Definition

Retrieval-Augmented Generation

Retrieval-augmented generation connects a language model with external knowledge so answers can be grounded in specific documents or data.

Updated May 3, 2026Also known as: RAG

Short definition

Retrieval-augmented generation, usually called RAG, is a pattern for giving a large language model access to relevant external information before it answers.

Instead of relying only on what the model learned during training, a RAG system retrieves documents, snippets or database records and includes them as context for the model.

How it works

A basic RAG pipeline has three steps. First, source documents are indexed so they can be searched. Second, a user question is matched against that index. Third, the retrieved context is passed to the model with instructions to answer using that material.

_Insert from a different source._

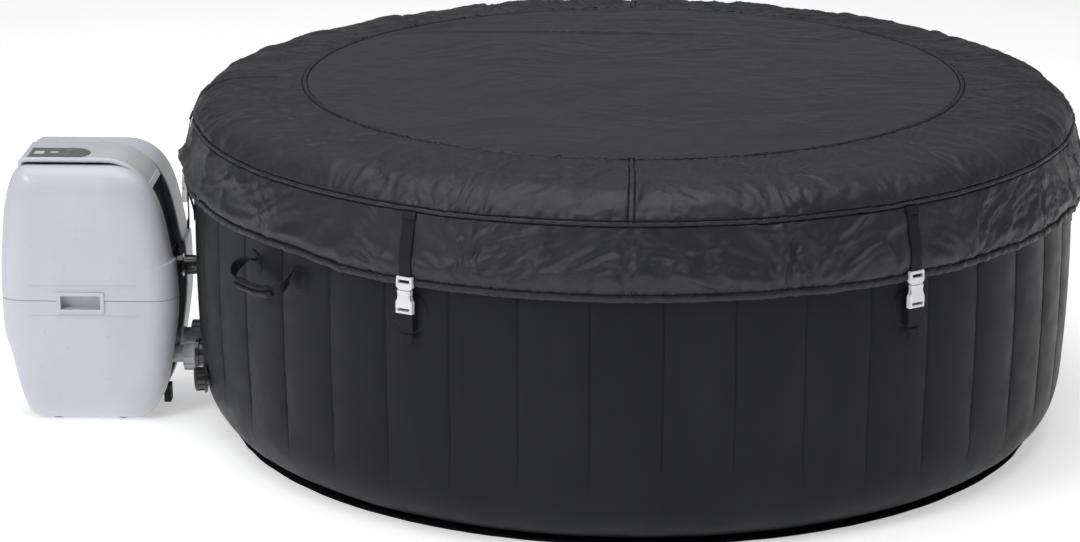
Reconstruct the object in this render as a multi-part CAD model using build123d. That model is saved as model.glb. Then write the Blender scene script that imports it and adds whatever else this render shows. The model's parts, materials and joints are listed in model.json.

This does not make the model perfect, but it usually improves freshness, traceability and domain accuracy.

Example

A company can build an internal assistant over HR policies, product documentation and support procedures. When an employee asks a question, the system retrieves the most relevant passages and asks the model to answer from them.

Why it matters

RAG is one of the most practical ways to use language models in business. It reduces hallucinations, keeps answers closer to approved sources and lets teams update knowledge without retraining the whole model.

The quality of a RAG system depends on document quality, chunking, retrieval accuracy, prompt design and evaluation. Poor retrieval can still produce poor answers, even with a strong model.